Reconciliation of Non-GAAP Financial Measures

This press release contains financial information determined by methods other than in accordance with U.S. Generally Accepted Accounting Principles, (“GAAP”). The Company’s management uses the non-GAAP measure “adjusted net income” in their analysis of the Company’s performance. This measure, as used by Servotronics, adjusts net income determined in accordance with GAAP to reflect changes in financial results associated with the highlighted charges and income items. Management believes the presentation of this financial measure reflecting these non-GAAP adjustments provides important supplemental information in evaluating the operating results of the Company as distinct from results that include items that are not indicative of ongoing operating results. This non-GAAP disclosure has limitations as an analytical tool, should not be viewed as a substitute for net earnings determined in accordance with GAAP, and should not be considered in isolation or as a substitute for analysis of the Company’s results as reported under GAAP, nor is it necessarily comparable to non-GAAP performance measures that may be presented by other companies. This supplemental presentation should not be construed as an inference that the Company’s future results will be unaffected by similar adjustments to net income determined in accordance with GAAP.

Included below is a reconciliation of non-GAAP adjusted financial measures to reported amounts ($000’s omitted).

Three Months Ended Nine Months Ended
 September 30, September 30,
Net Income reconciliation: 2016 2015 2016 2015
As reported net income $    366 $      744 $  1,628 $   4,136
Non-GAAP adjustments, net of tax
Non-recurring arbitration award expense      33
Non-recurring insurance settlement related to            –             –             –   (2,970)
Non-GAAP adjusted net income $     366 $      744 $  1,628 $   1,199
Per share amounts:
Non-GAAP adjusted net income per share (basic) $    0.16 $     0.34 $    0.74 $     0.55
Basic weighted average common shares     2,219      2,179      2,203       2,179


The Company is composed of two groups – the ATG and the CPG. The ATG primarily designs, develops and manufactures servo controls and other components for various commercial and government applications (i.e., aircraft, jet engines, missiles, manufacturing equipment, etc.). The CPG designs and manufactures cutlery, bayonets, pocket knives, machetes and combat knives, survival, sporting, agricultural knives and other edged products for both commercial and government applications.
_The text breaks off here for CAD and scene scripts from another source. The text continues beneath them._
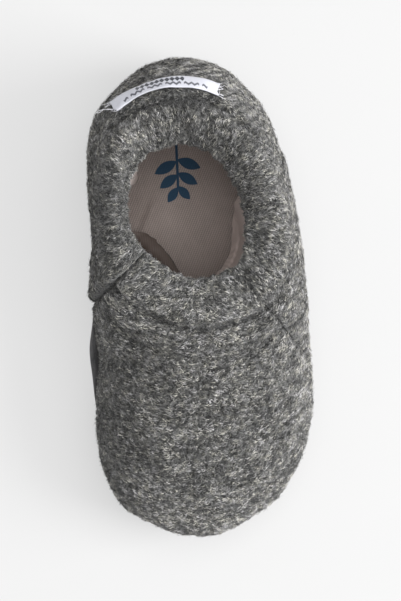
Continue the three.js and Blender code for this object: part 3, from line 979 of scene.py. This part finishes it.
def panel_mesh(name, face, inner_step=3):
    """Closed wool panel: lip, outer face, foot and a coarser inner face."""
    count = face["outer"].shape[1]
    inner_at = np.r_[np.arange(0, count - 1, inner_step), count - 1]
    rims, rim_normals, _ = outline_at(face["turns"])
    foot = face["outer"][:, -1].copy()
    foot[:, :2] -= rim_normals * FOOT_WALL
    lip = lip_points(face)
    back = face["inner"][:, inner_at[:-1]][:, ::-1]
    loops = np.concatenate([lip[:, 3:], face["outer"], foot[:, None], back, lip[:, :3]], 1)
    faces, index = grid_faces(*loops.shape[:2], round_columns=True)
    turn = lip.shape[1] - 3 + count
    for row in (index[0], index[-1]):
        faces += bridge(row[:turn], row[turn:][::-1])
    return closed_mesh(name, loops, faces)


def fibre_slope(x):
    """Slope in plan of the vamp's fibres at a place across the shoe."""
    return np.tan(np.radians(read_table(LIE, "x", "lie", x / MM)))


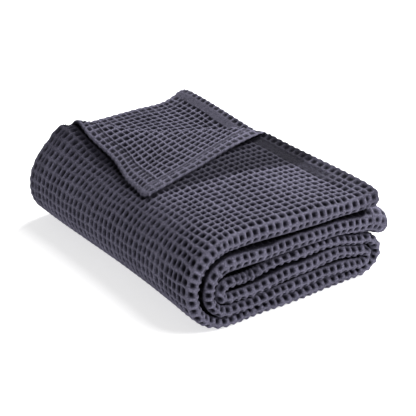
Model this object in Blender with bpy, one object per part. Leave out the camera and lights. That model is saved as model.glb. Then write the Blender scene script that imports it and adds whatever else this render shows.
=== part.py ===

Certain paragraphs of this release contain forward-looking statements within the meaning of Section 27A of the Securities Act of 1933 and Section 21E of the Securities Exchange Act of 1934, such as those pertaining to the Company’s planned growth efforts and expectation of new business and success in its entry into new product programs. Forward-looking statements involve numerous risks and uncertainties. The Company derives a material portion of its revenues from fixed price contracts with agencies of the U.S. Government or their prime contractors. The following factors, among others discussed herein, could cause actual results and future events to differ materially from those set forth or contemplated in the forward-looking statements: uncertainties in today’s global economy, including political risks, adverse changes in legal and regulatory environments, and difficulty in predicting defense appropriations, the introduction of new technologies and the impact of competitive products, the vitality of the commercial aviation industry and its ability to purchase new aircraft, the willingness and ability of the Company’s customers to fund long-term purchase programs, and market demand and acceptance both for the Company’s products and its customers’ products which incorporate Company-made components, the Company’s ability to accurately align capacity with demand, the availability of financing and changes in interest rates, the outcome of pending and potential litigation and the additional risk factors discussed in the Company’s filings with the Securities and Exchange Commission. Readers are cautioned not to place undue reliance on forward-looking statements, which reflect management’s analysis only as of the date hereof. The Company assumes no obligation to update forward-looking statements, whether as a result of new information, future events or otherwise.